Logging, Monitoring, and Alerting
Effective logging, monitoring, and alerting are essential for maintaining Kafka’s operational health:
Logging Strategies
Centralized Logging: Use a centralized logging solution like ELK Stack or Fluentd to collect and analyze Kafka logs. This approach simplifies troubleshooting and performance analysis.
Log Retention: Configure log retention policies to manage storage usage. Ensure that logs are retained for a sufficient period to support auditing and troubleshooting.
Monitoring and Alerting
Prometheus and Grafana: Use Prometheus to collect metrics from Kafka brokers and Grafana to visualize these metrics.

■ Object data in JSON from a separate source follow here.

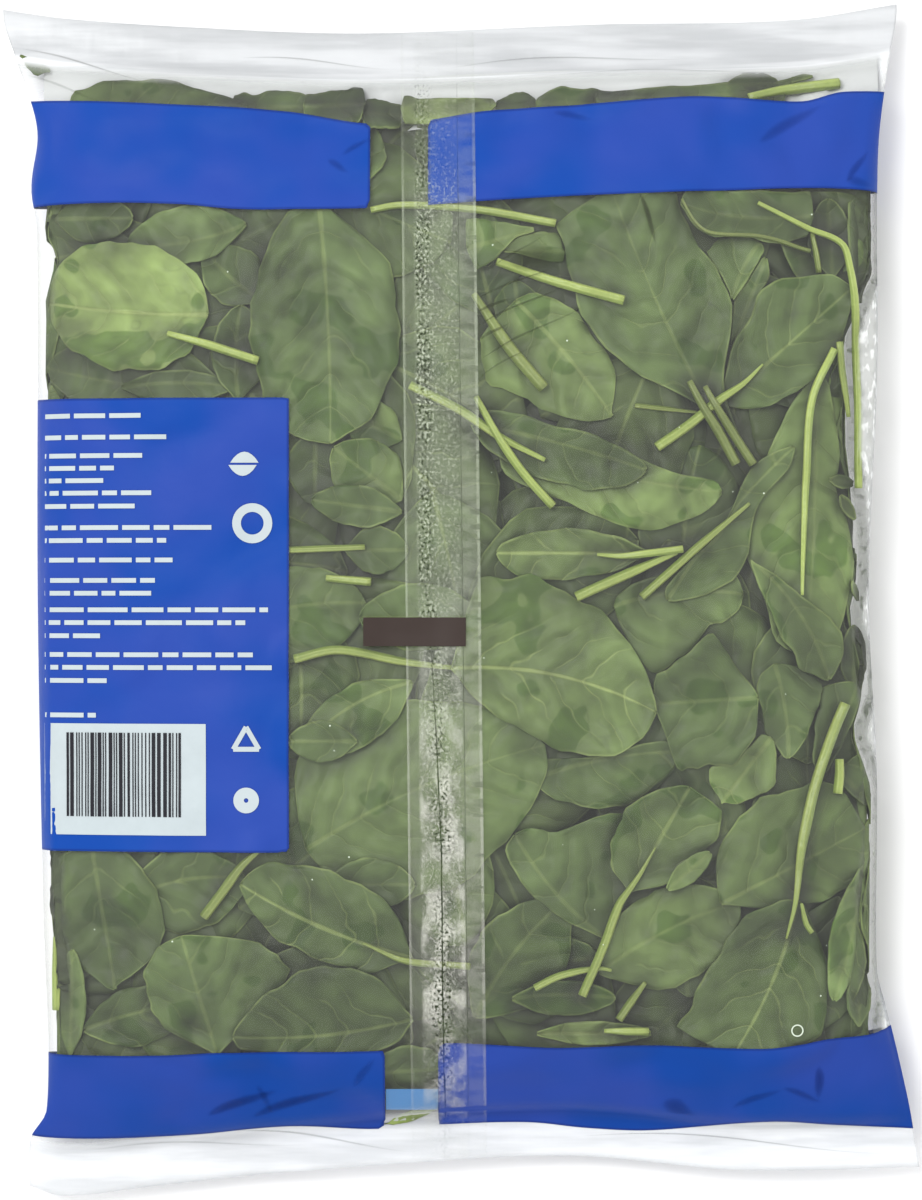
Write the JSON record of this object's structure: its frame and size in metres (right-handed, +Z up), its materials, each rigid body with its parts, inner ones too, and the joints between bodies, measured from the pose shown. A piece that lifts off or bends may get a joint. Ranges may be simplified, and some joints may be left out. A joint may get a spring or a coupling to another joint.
{
  "type": "bag of spinach",
  "caption": "Clear pillow bag stuffed with loose spinach leaves, with crimped end seals, a lap seam down its back and plain blue print bands; it lies flat on its front.",
  "frame": {"origin": "on the floor, under the middle of the bag", "axes": "+X to the right across the bag seen from above, +Y along the bag towards its top seal, +Z up out of the back seam"},
  "size_m": [0.2471, 0.321, 0.0514],
  "materials": {
    "film": "clear glossy film drawn over green leaves",
    "leaf": "fresh spinach leaf, soft sheen",
    "stem": "pale yellow-green stalk",
    "print_blue": "opaque blue ink under glossy film",
    "seal": "crimped film, whitish and half clear"
  },
  "bodies": {
    "root": {"bag": "film"}
  },
  "joints": []
}
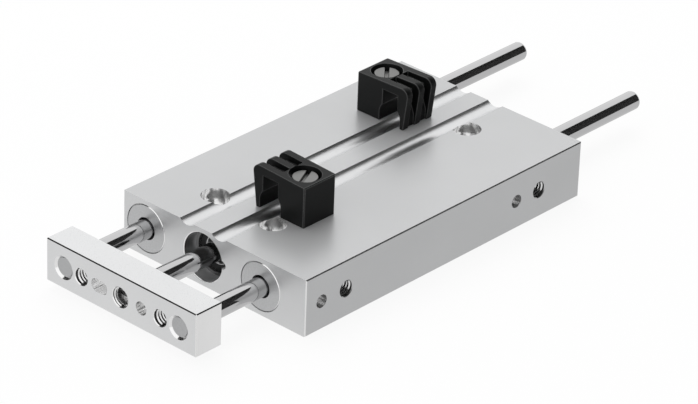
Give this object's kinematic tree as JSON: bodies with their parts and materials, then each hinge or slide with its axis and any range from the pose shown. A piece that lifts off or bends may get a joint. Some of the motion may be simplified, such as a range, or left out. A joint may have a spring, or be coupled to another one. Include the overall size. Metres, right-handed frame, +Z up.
{
  "type": "guided pneumatic cylinder",
  "caption": "Flat guided pneumatic cylinder: a piston rod between two guide rods joined by a yoke plate, sliding through a housing with clip brackets for position sensors.",
  "frame": {"origin": "middle plane of the cylinder bore, where the housing's front face meets its underside: the underside is z = 0 and the front face is x = 0", "axes": "+X is the direction in which the rods extend, +Y points to the side with the air ports, +Z points up out of the housing's underside, towards the sensor brackets"},
  "size_m": [0.0991, 0.0364, 0.016],
  "materials": {
    "anodised_aluminium": "satin clear anodised, fine grain along the length",
    "bright_aluminium": "satin",
    "polished_steel": "ground and polished",
    "screw_steel": "plain",
    "bushing_metal": "turned",
    "spring_steel": "blackened",
    "magnet_ferrite": "matte",
    "black_plastic": "moulded, fine matte texture",
    "seal_rubber": "matte"
  },
  "bodies": {
    "housing_unit": {"housing": "anodised_aluminium", "front_bushing_left": "bushing_metal", "front_bushing_right": "bushing_metal", "rear_bushing_left": "bushing_metal", "rear_bushing_right": "bushing_metal", "bearing_cap": "black_plastic", "rod_bearing": "bushing_metal", "rod_seal": "seal_rubber", "front_retaining_ring": "spring_steel", "rear_end_cap": "anodised_aluminium", "rear_retaining_ring": "spring_steel", "sensor_bracket_front": "black_plastic", "sensor_bracket_rear": "black_plastic", "bracket_screw_front": "screw_steel", "bracket_screw_rear": "screw_steel"},
    "yoke_unit": {"yoke_plate": "bright_aluminium", "yoke_set_screw": "screw_steel", "guide_rod_left": "polished_steel", "guide_rod_right": "polished_steel", "piston_rod": "polished_steel", "piston_front_half": "bright_aluminium", "piston_rear_half": "bright_aluminium", "piston_magnet": "magnet_ferrite", "piston_seal_front": "seal_rubber", "piston_seal_rear": "seal_rubber", "piston_nut": "screw_steel"}
  },
  "joints": [
    {"name": "stroke", "type": "slide", "parent": "housing_unit", "child": "yoke_unit", "axis": [1, 0, 0], "range_m": [-0.01, 0.02]}
  ]
}
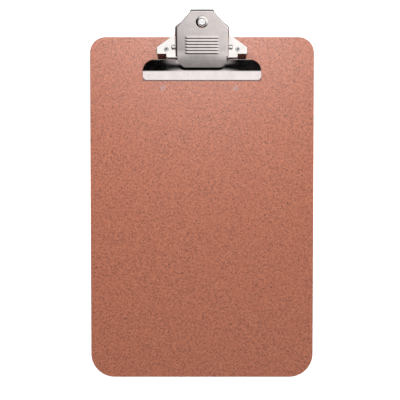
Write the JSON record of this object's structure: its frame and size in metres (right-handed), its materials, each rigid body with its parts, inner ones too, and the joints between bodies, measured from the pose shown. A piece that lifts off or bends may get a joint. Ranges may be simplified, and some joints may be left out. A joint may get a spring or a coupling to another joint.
{
  "type": "clipboard",
  "caption": "Hardboard clipboard with a sprung steel butterfly clip: a ribbed thumb lever, a wide flat jaw and a hanging eyelet, riveted over the top edge.",
  "frame": {"origin": "middle of the whole object's footprint, on the board's back face, with the clipboard lying face up", "axes": "+X to the right across the board, +Y along the board towards the clip, +Z out of the writing face"},
  "size_m": [0.229, 0.375, 0.0342],
  "materials": {
    "hardboard": "sealed hardboard with fine dark fibre flecks and sawn edges",
    "base_steel": "bright nickel plate on stamped sheet",
    "lever_steel": "satin nickel plate on stamped sheet",
    "eyelet_steel": "bright plated eyelet",
    "pin_steel": "plated, peened ends",
    "rivet_steel": "bright plated, rolled ends",
    "spring_steel": "drawn spring wire"
  },
  "bodies": {
    "base": {"board": "hardboard", "clip_base": "base_steel", "hinge_pin": "pin_steel", "torsion_spring": "spring_steel", "rivet_left": "rivet_steel", "rivet_right": "rivet_steel"},
    "lever": {"clip_lever": "lever_steel", "hang_eyelet": "eyelet_steel"}
  },
  "joints": [
    {"name": "lever_hinge", "type": "hinge", "parent": "base", "child": "lever", "pos_m": [0, 0.15165, 0.0124], "axis": [-1, 0, 0], "range_deg": [0, 32], "stiffness_Nm_per_rad": 0.6, "springref_deg": -47.56, "deforming": ["torsion_spring"]}
  ]
}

Set up alerts for critical metrics like broker availability, consumer lag, and disk usage.
Cruise Control: Consider using Cruise Control for Kafka cluster monitoring and dynamic workload balancing. It provides insights into cluster performance and helps optimize resource utilization.
Testing and Validation
Before deploying Kafka to production, thorough testing and validation are crucial:
Testing Strategies
Load Testing: Perform load testing to ensure that the Kafka cluster can handle the expected workload. Use tools like Apache JMeter or Gatling for load testing.

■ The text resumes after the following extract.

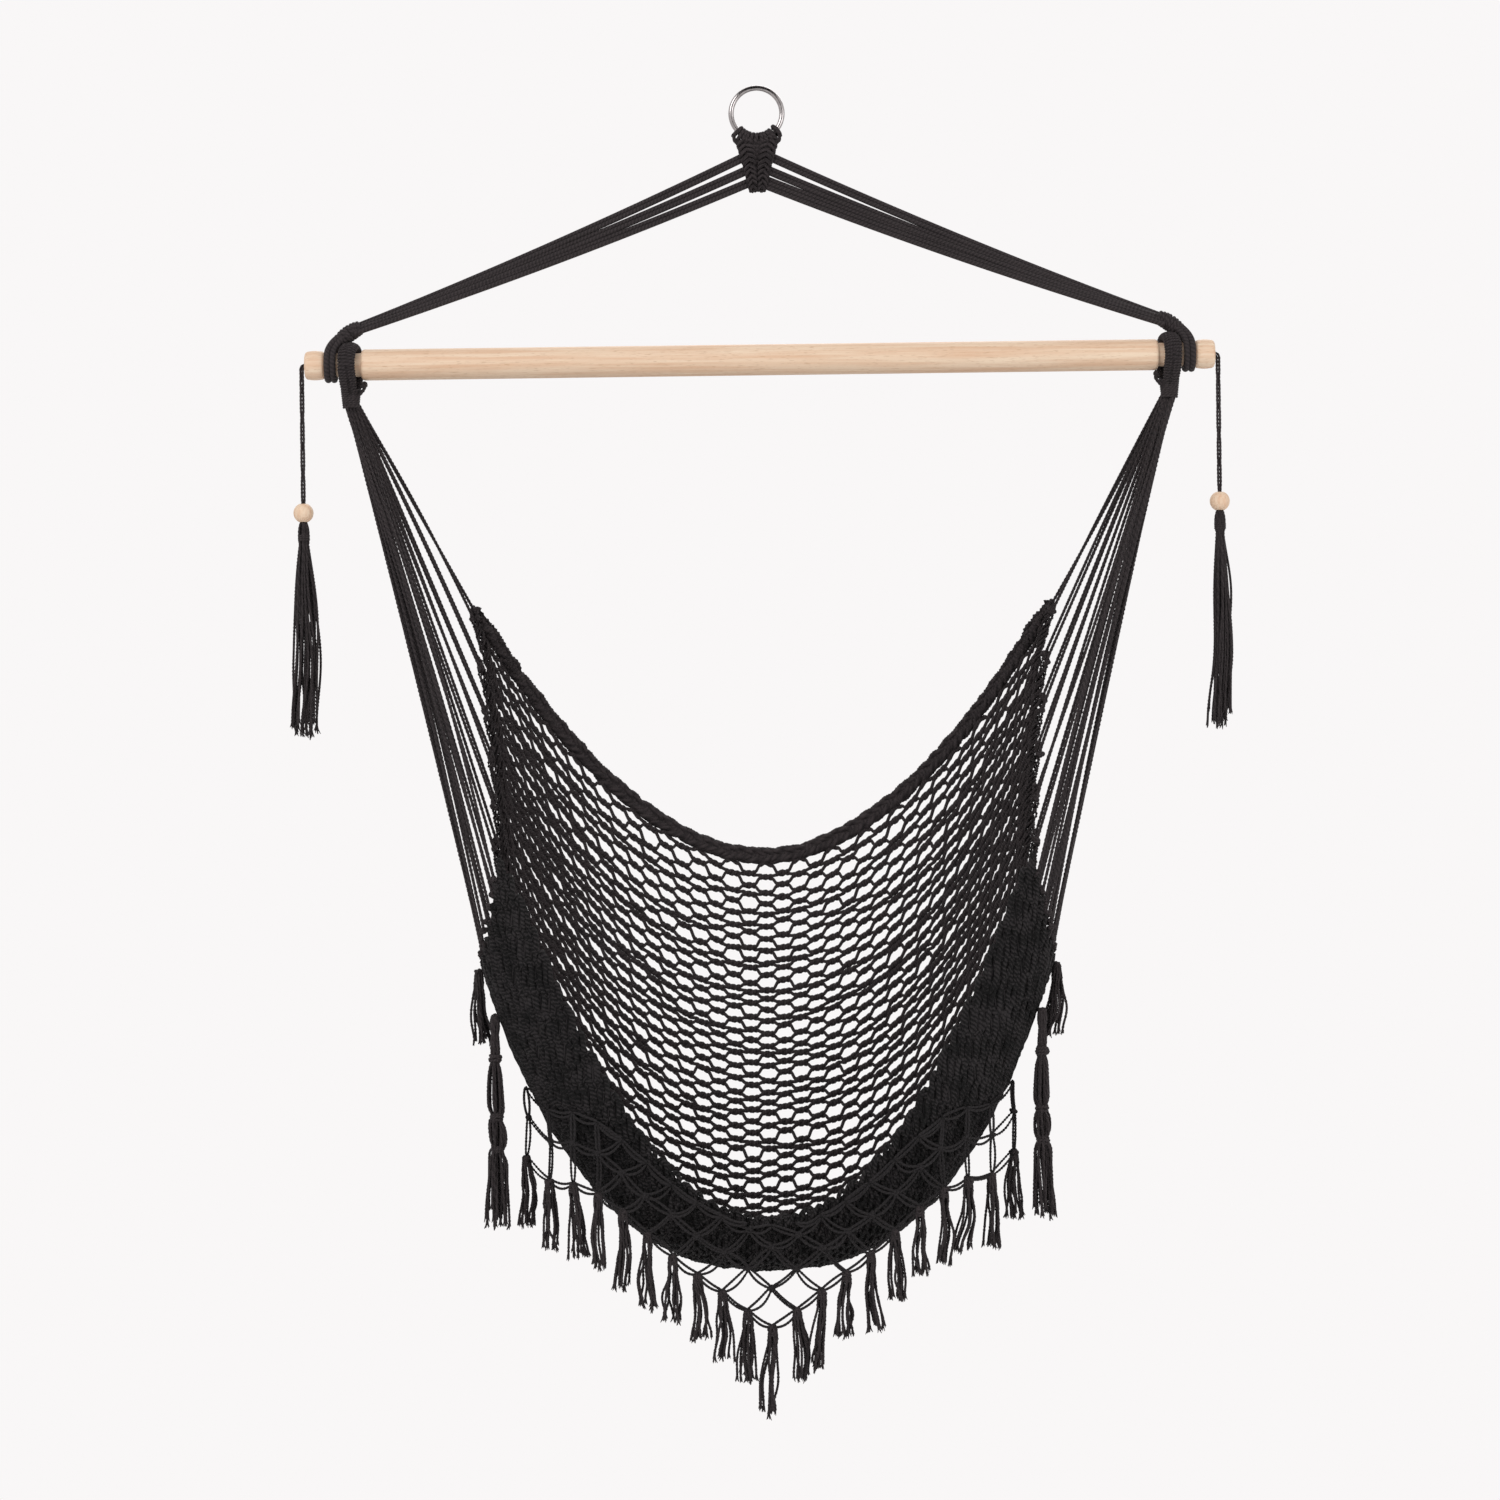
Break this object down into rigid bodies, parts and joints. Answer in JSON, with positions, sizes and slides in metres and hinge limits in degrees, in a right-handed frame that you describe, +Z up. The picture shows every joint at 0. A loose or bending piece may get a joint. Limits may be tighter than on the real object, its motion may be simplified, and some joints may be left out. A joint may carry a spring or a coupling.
{
  "type": "hammock chair",
  "caption": "Hanging hammock chair: a black cotton net seat with lace and tassels, on a turned wooden spreader bar and a steel ring.",
  "frame": {"origin": "highest point inside the hanging ring, where a hook carries it", "axes": "+X along the spreader bar to the sitter's left as seen from the front, +Y towards the back of the seat, +Z up"},
  "size_m": [1.039, 0.3357, 1.4391],
  "materials": {
    "cotton": "matte twisted cotton cord, dyed black",
    "beech": "sanded pale hardwood, clear matt",
    "steel": "polished nickel"
  },
  "bodies": {
    "ring": {"hanging_ring": "steel"},
    "knot": {"ring_knot": "cotton"},
    "suspension": {"left_upper_hanging_cord": "cotton", "left_middle_hanging_cord": "cotton", "left_lower_hanging_cord": "cotton", "right_upper_hanging_cord": "cotton", "right_middle_hanging_cord": "cotton", "right_lower_hanging_cord": "cotton", "left_bar_loop": "cotton", "right_bar_loop": "cotton"},
    "bar": {"spreader_bar": "beech"},
    "seat": {"left_eye_loop": "cotton", "left_eye_whipping": "cotton", "left_harness": "cotton", "right_eye_loop": "cotton", "right_eye_whipping": "cotton", "right_harness": "cotton", "back_selvedge": "cotton", "seat_net_upper_left": "cotton", "seat_net_upper_centre": "cotton", "seat_net_upper_right": "cotton", "seat_net_middle_left": "cotton", "seat_net_middle_centre": "cotton", "seat_net_middle_right": "cotton", "seat_net_lower_left": "cotton", "seat_net_lower_centre": "cotton", "seat_net_lower_right": "cotton", "front_band": "cotton", "fringe_lace": "cotton", "fringe_tassel_1": "cotton", "fringe_tassel_2": "cotton", "fringe_tassel_3": "cotton", "fringe_tassel_4": "cotton", "fringe_tassel_5": "cotton", "fringe_tassel_6": "cotton", "fringe_tassel_7": "cotton", "fringe_tassel_8": "cotton", "fringe_tassel_9": "cotton", "fringe_tassel_10": "cotton", "fringe_tassel_11": "cotton", "fringe_tassel_12": "cotton", "fringe_tassel_13": "cotton", "fringe_tassel_14": "cotton", "fringe_tassel_15": "cotton", "fringe_tassel_16": "cotton", "fringe_tassel_17": "cotton", "fringe_tassel_18": "cotton", "fringe_tassel_19": "cotton", "fringe_tassel_20": "cotton", "fringe_tassel_21": "cotton", "left_corner_tassel": "cotton", "left_bundle_tassel": "cotton", "right_corner_tassel": "cotton", "right_bundle_tassel": "cotton"},
    "left_tassel_line": {"left_tassel_cord": "cotton"},
    "left_tassel_bead": {"left_bead": "beech"},
    "left_tassel": {"left_side_tassel": "cotton"},
    "right_tassel_line": {"right_tassel_cord": "cotton"},
    "right_tassel_bead": {"right_bead": "beech"},
    "right_tassel": {"right_side_tassel": "cotton"}
  },
  "joints": [
    {"name": "ring_turn", "type": "hinge", "parent": "ring", "child": "knot", "pos_m": [0, 0, -0.025], "axis": [0, 1, 0], "range_deg": [-20, 20]},
    {"name": "suspension_swing", "type": "hinge", "parent": "knot", "child": "suspension", "pos_m": [0, 0, -0.086], "axis": [1, 0, 0], "range_deg": [-15, 15]},
    {"name": "bar_roll", "type": "hinge", "parent": "suspension", "child": "bar", "pos_m": [0, 0, -0.296], "axis": [1, 0, 0], "continuous": true},
    {"name": "seat_swing", "type": "hinge", "parent": "suspension", "child": "seat", "pos_m": [0, 0, -0.296], "axis": [1, 0, 0], "range_deg": [-30, 30]},
    {"name": "left_tassel_swing", "type": "hinge", "parent": "suspension", "child": "left_tassel_line", "pos_m": [-0.504, 0, -0.296], "axis": [1, 0, 0], "range_deg": [-45, 45]},
    {"name": "left_bead_slide", "type": "slide", "parent": "left_tassel_line", "child": "left_tassel_bead", "axis": [0, 0, 1], "range_m": [0, 0.09]},
    {"name": "left_tassel_tilt", "type": "hinge", "parent": "left_tassel_line", "child": "left_tassel", "pos_m": [-0.504, 0, -0.4748], "axis": [0, 1, 0], "range_deg": [-15, 30]},
    {"name": "right_tassel_swing", "type": "hinge", "parent": "suspension", "child": "right_tassel_line", "pos_m": [0.504, 0, -0.296], "axis": [1, 0, 0], "range_deg": [-45, 45]},
    {"name": "right_bead_slide", "type": "slide", "parent": "right_tassel_line", "child": "right_tassel_bead", "axis": [0, 0, 1], "range_m": [0, 0.09]},
    {"name": "right_tassel_tilt", "type": "hinge", "parent": "right_tassel_line", "child": "right_tassel", "pos_m": [0.504, 0, -0.4748], "axis": [0, 1, 0], "range_deg": [-30, 15]}
  ]
}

Chaos Engineering: Implement chaos engineering practices to test the cluster’s resilience to failures. Tools like Chaos Mesh can simulate node failures and network partitions.
Validation Practices
Configuration Validation: Validate Kafka and Kubernetes configurations to ensure they meet the deployment requirements. Use tools like kubeval to validate Kubernetes manifests.
Security Audits: Conduct regular security audits to identify and mitigate vulnerabilities in the Kafka deployment.
Conclusion
Deploying Apache Kafka on Kubernetes requires careful planning and execution to ensure security, scalability, and operational efficiency. By following these best practices, you can build a robust Kafka deployment that leverages Kubernetes’ orchestration capabilities to meet your organization’s real-time data processing needs.